Paroled after four years, he returned home to find his father had been killed in a feud.
When Floyd was 25 and using the alias Frank Mitchell, he was sentenced to life in prison in December 1930, convicted of robbing a bank in Akron, Ohio. He was being transported to the Ohio penitentiary when he dove through a train window and escaped.
In April 1931, Floyd was being sought for the murder of a Bowling Green, Ohio, policeman Ralph Castner, killed during a shootout in which Floyd’s fellow outlaw William Miller was caught in the crossfire.
By 1932, Floyd was wanted for 10 bank robberies and was accused of killing a half-dozen men in Missouri and Ohio. Tired of being hunted, he offered to surrender if Oklahoma Gov. Robert Burns would refuse to extradite him to those states and allow him to return home.
The offer was declined.
When four officers and their prisoner were killed in the Kansas City Union Station massacre June 17, 1933, authorities claimed Floyd was one of the shooters. Floyd sent a postcard to officers in Kansas City, denying any involvement. A year and a half later, the crime made him the nation’s Public Enemy No. 1.
Iowa sightings
In August 1933, Floyd, perhaps, was seen in Neola in Pottawattamie County in southwest Iowa. Car salesman William Thompson saw four men buying sandwiches, one of whom looked like pictures of Floyd.
In November 1933, stolen items were discovered at a house owned by Al Bostetter in McIntire in Mitchell County in northeast Iowa. It was later learned Floyd had visited the house.

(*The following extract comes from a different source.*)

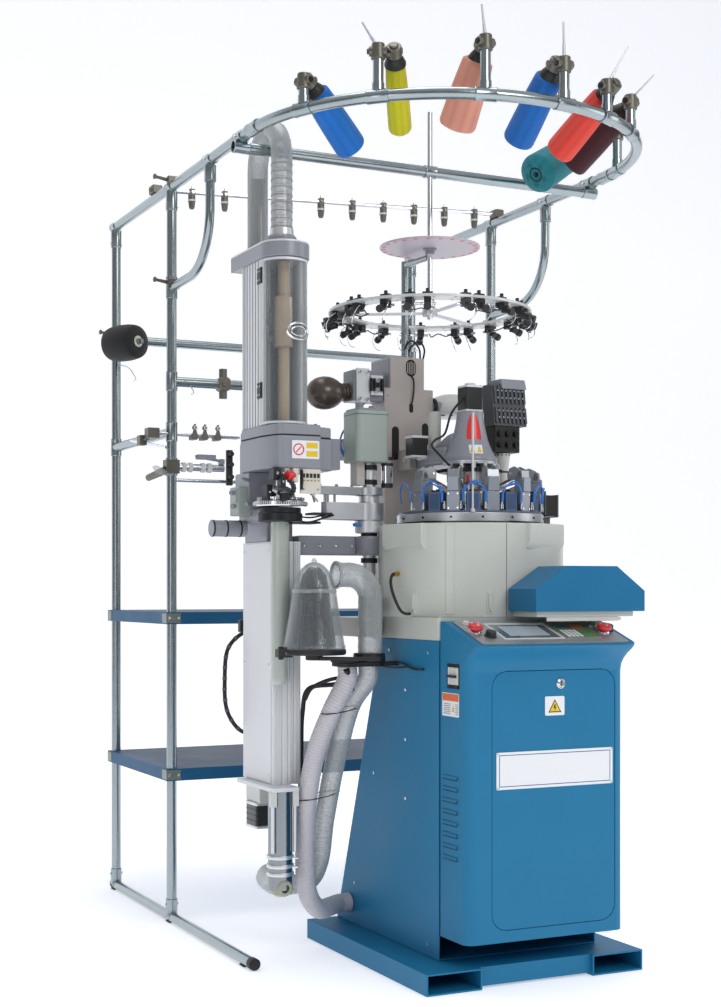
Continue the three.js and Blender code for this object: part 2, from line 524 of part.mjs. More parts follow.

In January 1934, a Des Moines waitress reported a man at one of her tables was drunk and whispered to her that one of his companions was Pretty Boy Floyd. When police later showed her several photos, she picked out Floyd.
Iowa hideouts
On Oct. 11, 1934, a couple of law officers stopped at the Al Bostetter home in McIntire — the house where stolen items had been found the year before — and asked if anyone had seen Floyd. A man was standing in the yard, but the officers paid him no attention until he ran toward two other men in a cornfield. The three fugitives jumped into a car and drove off.

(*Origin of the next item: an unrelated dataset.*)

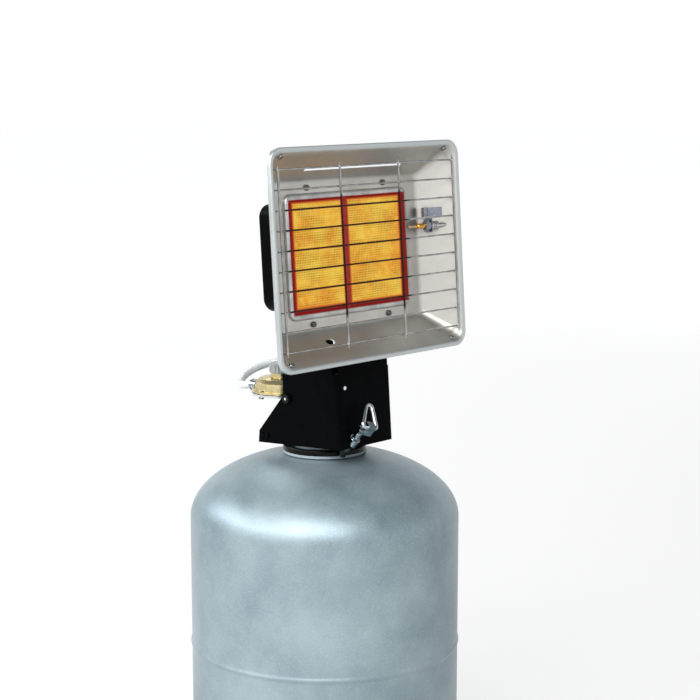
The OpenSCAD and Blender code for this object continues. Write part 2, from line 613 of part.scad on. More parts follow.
// ---- burner ----
module burner_frame() color("#c9cccd") head() loft([
    [frame_open_w, frame_open_h, 5, reflector_depth - frame_lip],
    [frame_w - 4, frame_h - 4, 8, reflector_depth - frame_lip],
    [frame_w, frame_h, 10, reflector_depth - frame_lip + 2],
    [frame_w, frame_h, 10, reflector_depth - 0.1],
    [frame_w - 2, frame_h - 2, 9, reflector_depth - 0.1],
    [frame_w - 2, frame_h - 2, 9, reflector_depth - frame_lip + 2.4],
    [frame_open_w + 2, frame_open_h + 2, 6, reflector_depth - frame_lip + 1],
    [frame_open_w + 2, frame_open_h + 2, 6, floor_back],
    [frame_open_w, frame_open_h, 5, floor_back]], closed = true);
module burner_screws() color("#9a9d9f") head() for (x = [-1, 1]) for (z = [-1, 1])
    translate([x * screw_x, reflector_depth - 0.1, z * screw_z]) {
        rotate([90, 0, 0]) cylinder(r = 3.2, h = 2, $fn = 24);
        translate([0, -1, 0]) along_y() cylinder(r = 1.6, h = 6, $fn = 24);
    }
module plaque() translate([-plaque_w / 2, plaque_y, -plaque_h / 2]) cube([plaque_w, plaque_t, plaque_h]);
plaque_x = (plaque_w + burner_gap) / 2;
module plaque_left() color("#e9a53a") head() translate([-plaque_x, 0, 0]) plaque();
module plaque_right() color("#e9a53a") head() translate([plaque_x, 0, 0]) plaque();
module plaque_divider() color("#8e1a1a") head() union() {
    translate([-burner_gap / 2 + 0.1, plaque_y - 0.6, -plaque_h / 2]) cube([burner_gap - 0.2, plaque_t + 0.6, plaque_h]);
}
module plaque_gasket() color("#d8d4c8") head() translate([0, plaque_y + plaque_t + 0.1, 0]) along_y() difference() {
    linear_extrude(2) square([burner_w, plaque_h], center = true);
    translate([0, 0, -1]) linear_extrude(4) square([burner_w - 16, plaque_h - 16], center = true);
}
tray_d = plaque_y + plaque_t + 2.2;
inner_w = housing_w - 2 * housing_t;
inner_h = housing_h - 2 * housing_t;
module burner_housing() color("#0b0d0e") head() difference() {
    loft([
        [inner_w - 5, inner_h - 5, housing_r - 3, housing_back - housing_t],
        [inner_w, inner_h, housing_r - 1, housing_back - housing_t - 2.5],
        [inner_w, inner_h, housing_r - 1, tray_d],
        [burner_w + 0.6, plaque_h + 0.6, 0.3, tray_d],
        [burner_w + 0.6, plaque_h + 0.6, 0.3, floor_back + 0.1],
        [burner_w + 18, plaque_h + 24, 6, floor_back + 0.1],
        [burner_w + 18, plaque_h + 24, 6, floor_back + 1.3],
        [burner_w + 3, plaque_h + 3, 4, floor_back + 1.3],
        [burner_w + 3, plaque_h + 3, 4, tray_d + 1.5],
        [housing_w, housing_h, housing_r, tray_d + 1.5],
        [housing_w, housing_h, housing_r, housing_back - 4],
        [housing_w - 3, housing_h - 3, housing_r - 1, housing_back - 1.2],
        [housing_w - 8, housing_h - 8, housing_r - 3, housing_back]]);
    translate([housing_w / 2 - 6, gas_y, gas_z]) along_x() cylinder(r = 6.3, h = 12);
    for (x = [-22, 22]) translate([x, web_screw_y - rim_y, -housing_h / 2 - 3]) cylinder(r = 2.2, h = 8);
    for (x = [-1, 1]) for (z = [-1, 1])
        translate([x * screw_x, floor_back - 1, z * screw_z]) along_y() cylinder(r = 1.7, h = 6, $fn = 16);
}
tube_r = 7.5;
module mixing_tube() color("#9a9d9f") head() translate([-60, gas_y, gas_z]) along_x() union() {
    rotate_extrude() polygon([[tube_r - 1, 0], [tube_r, 0], [tube_r, 100], [tube_r + 2, 128], [tube_r + 1, 128],
        [tube_r - 1, 100]]);
    for (z = [14, 82]) translate([-5, tube_r - 0.8, z])
        cube([10, housing_back - housing_t - gap - gas_y - tube_r + 0.8, 8]);
}
module injector() color("#c3ae74") head() translate([housing_w / 2 - 20, gas_y, gas_z]) along_x() difference() {
    union() {
        cylinder(r1 = 2, r2 = 4, h = 4);
        translate([0, 0, 4]) hex(10, 7);
    }
    translate([0, 0, -1]) cylinder(r = 0.4, h = 14, $fn = 16);
}
valve_x0 = housing_w / 2;
module gas_valve() color("#b9a36a") head() translate([0, gas_y, gas_z]) difference() {
    union() {
        translate([valve_x0 - 9 + gap, 0, 0]) along_x() cylinder(r = 6, h = 12);
        translate([valve_x0 + gap, 0, 0]) along_x() cylinder(r = 8.5, h = 4);
        translate([valve_x0 + 2.2, 0, 0]) along_x() cylinder(r = 11, h = 31.5);
        translate([head_inlet[0], 0, -16]) cylinder(r = 7, h = 12);
        translate([head_inlet[0], 0, -20.4]) cylinder(r = 5, h = 10);
        translate([valve_port[0], 5, 0]) along_y() cylinder(r = 4.5, h = 10);
    }
    translate([valve_x0 - 10, 0, 0]) along_x() cylinder(r = 3, h = 30);
    translate([valve_x0 + 16.5, 0, 0]) along_x() cylinder(r = 4 + run, h = 30);
    translate([head_inlet[0], 0, -30]) cylinder(r = 3, h = 30);
}
module valve_nut() color("#c3ae74") head() translate([valve_x0 - housing_t - gap, gas_y, gas_z]) rotate([0, -90, 0]) difference() {
    hex(15, 4);
    translate([0, 0, -1]) cylinder(r = 6.1, h = 6);
}
module valve_button() color("#b01818") head() translate([valve_x0 + 23, gas_y, gas_z]) along_x() union() {
    cylinder(r = 4, h = 18);
    translate([0, 0, 17]) cylinder(r = 7, h = 5);
    translate([0, 0, 22]) cylinder(r1 = 7, r2 = 5.5, h = 1.5);
}

// ---- thermocouple ----
tc_r = 3.1;
// z axis along the thermocouple's rod, outwards through the right wall
module at_thermocouple() translate([wall_x(tc_depth), tc_depth, tc_z]) rotate([0, 0, tc_turn]) along_x() children();
// x axis along the right wall towards the rim, y axis out through it
module on_wall() translate([wall_x(tc_depth), tc_depth, tc_z]) rotate([0, 0, wall_turn]) children();
module thermocouple() color("#b9853a") head() at_thermocouple() {
    translate([0, 0, -40.5]) cylinder(r = 1.5, h = 12);
    translate([0, 0, -30]) cylinder(r1 = 2.4, r2 = tc_r, h = 1.5);
    translate([0, 0, -28.5]) cylinder(r = tc_r, h = 28.5 + tc_out);
}
module thermocouple_nut() color("#c9cccd") head() at_thermocouple() translate([0, 0, -20.3]) difference() {
    union() {
        hex(11.5, 4.6);
        translate([0, 0, 4.5]) cylinder(r = 6.2, h = 1.2);
    }
    translate([0, 0, -1]) cylinder(r = tc_r + run, h = 8);
}
// plate on the wall with a tongue across the rod and a curled upper corner
module thermocouple_bracket() color("#9fa3a3") head() difference() {
    union() {
        on_wall() {
            translate([-17, -1.3, -8]) cube([7.5, 1, 28]);
            translate([-17.6, -1.3, 9]) cube([19.6, 1, 11]);
            translate([-17, -4.3, 9]) difference() {
                cylinder(r = 4, h = 11);
                translate([0, 0, -1]) cylinder(r = 3, h = 13);
                translate([0, -3, -1]) cube([5, 10, 13]);
            }
        }
        at_thermocouple() translate([-7, -6.5, -14.3]) cube([14, 13.6, 1]);
    }
    at_thermocouple() translate([0, 0, -20]) cylinder(r = tc_r + gap, h = 40);
}
module capillary() color("#b87333") head() sweep(capillary_route, 1.2, [0.4, 0.5, 1], 8);

bottle_shell();
foot_ring();
neck_bung();
neck_collar();
seat_ring();
valve_body();
valve_gland();
valve_spindle();
valve_handwheel();
handwheel_nut();
relief_valve();
outlet_seal();
inlet_stem();
union_nut();
regulator_body();
regulator_cover();
regulator_diaphragm();
regulator_screws();
regulator_knob();
outlet_nipple();
hose();
hose_ferrule();
head_ferrule();
hose_nut();
bracket();
collar_strap();
strap_rivets();
tilt_stop();
stop_screw();
pivot_bolts();
pivot_washers();
pivot_nuts();
clamp_bush();
clamp_screw();
clamp_pad();
clamp_handle();
yoke();
yoke_screws();
reflector();
guard_cross_wires();
guard_upright_wires();
guard_screws();
burner_frame();
burner_screws();
plaque_left();
plaque_right();
plaque_divider();
plaque_gasket();
burner_housing();
mixing_tube();
injector();
gas_valve();
valve_nut();
valve_button();
thermocouple();
thermocouple_nut();
thermocouple_bracket();
capillary();
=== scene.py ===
import json
import math

import bmesh
import bpy
import numpy as np
from mathutils import Matrix, Vector

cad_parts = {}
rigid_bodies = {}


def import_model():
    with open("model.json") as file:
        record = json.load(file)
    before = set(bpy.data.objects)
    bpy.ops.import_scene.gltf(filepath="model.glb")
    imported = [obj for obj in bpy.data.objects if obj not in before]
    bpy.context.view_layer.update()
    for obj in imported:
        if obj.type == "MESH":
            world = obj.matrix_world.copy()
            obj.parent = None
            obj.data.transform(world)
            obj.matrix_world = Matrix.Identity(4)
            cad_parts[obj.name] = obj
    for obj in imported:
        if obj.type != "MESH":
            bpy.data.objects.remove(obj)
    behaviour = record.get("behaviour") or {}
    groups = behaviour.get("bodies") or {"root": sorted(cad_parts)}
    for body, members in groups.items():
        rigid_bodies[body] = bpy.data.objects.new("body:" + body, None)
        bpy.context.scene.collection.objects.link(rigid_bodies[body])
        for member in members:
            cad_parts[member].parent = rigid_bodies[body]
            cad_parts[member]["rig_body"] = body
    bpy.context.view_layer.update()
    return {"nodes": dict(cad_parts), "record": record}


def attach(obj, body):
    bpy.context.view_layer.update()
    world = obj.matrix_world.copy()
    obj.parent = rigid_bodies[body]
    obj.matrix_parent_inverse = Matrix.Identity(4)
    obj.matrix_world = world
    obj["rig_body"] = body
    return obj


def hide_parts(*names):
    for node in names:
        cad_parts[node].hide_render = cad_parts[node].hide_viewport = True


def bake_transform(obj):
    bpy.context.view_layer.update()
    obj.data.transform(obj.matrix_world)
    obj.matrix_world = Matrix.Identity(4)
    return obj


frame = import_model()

MM = 0.001

# ---- sizes, in millimetres ----
BOTTLE_R, BOTTLE_T = 150.0, 3.0
WALL_LOW, WALL_TOP, DOME_H = 95.0, 380.0, 75.0
NECK_Z = WALL_TOP + DOME_H                                   # the dome's top, from which the heater is measured
BUNG_R = 16.0
COLLAR_R, SEAT_R, SEAT_TOP = 40.0, 47.0, 7.0
LEAN = math.radians(4)                                       # the bracket sits turned back on the collar
RIM_Y, HEAD_Z = -90.1, 219.0                                 # the middle of the reflector's rim
RIM_W, RIM_H = 294.0, 231.0
MOUTH_W, MOUTH_H, MOUTH_R = 284.0, 221.0, 12.0
FLOOR_W, FLOOR_H, FLOOR_R, DEPTH = 228.0, 158.0, 7.0, 38.0
PLAQUE_W, PLAQUE_H, PLAQUE_GAP = 92.0, 126.0, 4.6
PLAQUE_Y, PLAQUE_T = 41.0, 13.0
BURNER_W = 2 * PLAQUE_W + PLAQUE_GAP
HOUSING_BACK = 79.0
PORT_Z, REGULATOR_Y = 61.0, 69.0
CLAMP_X, CLAMP_Y, CLAMP_Z = -22.0, -46.8, 2.4                # the clamp screw's tip
CLAMP_TILT = math.radians(43)
TC_DEPTH, TC_Z, TC_TURN = 16.3, 20.9, math.radians(-23.2)    # where the thermocouple passes the wall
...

After pursuing them into a dead end, the agents were surprised when the outlaws reversed direction, driving toward them, firing as they sped past, and escaped.
Bostetter, his wife and daughter were arrested and questioned about Floyd using their home as a hideout. Bostetter claimed he had hired the men as farmworkers a few days before.
Howard County Deputy Sheriff Will Owens revealed that officers suspected Floyd had been using a hideout somewhere in northeast Iowa for more than a year, believing Floyd had relatives or friends in the area.
“We have found out that Floyd has been in this neighborhood for several months, hanging around one farm and another,” he said. Several farmers in the area knew Floyd as “Eddie” and welcomed him into their homes.
It was later learned that Floyd had hidden the previous winter in Ainsworth in Washington County, where the Bostetter family had another farm.
The end
After the shootout near Cresco, sightings of Floyd came in simultaneously from diverse places on Oct. 12, 1934. The outlaws’ car was found abandoned on a side road a mile west of Meservey in Cerro Gordo County.
Floyd was reported traveling north out of Keokuk on Sunday, Oct. 21, 1934. The sheriff said Floyd and three others left about 8 p.m. in a Ford V-9 with Missouri license plates.
Two days later, Floyd was at a farm near East Liverpool, Ohio, when federal agent Melvin Purvis caught up with him. Floyd was shot and killed amid the stubble of a cornfield.
P.S. on Cresco
Cresco appeared to have been a hideout for several notorious criminals.
An Oct. 13, 1934, Iowa News Service story said Clyde Barrow and Bonnie Parker had taken refuge there in 1931.
And while federal and local officers had been scouring the Iowa countryside for Floyd, they discovered evidence “Baby Face” Nelson also had hidden “at this paradise for public enemies.”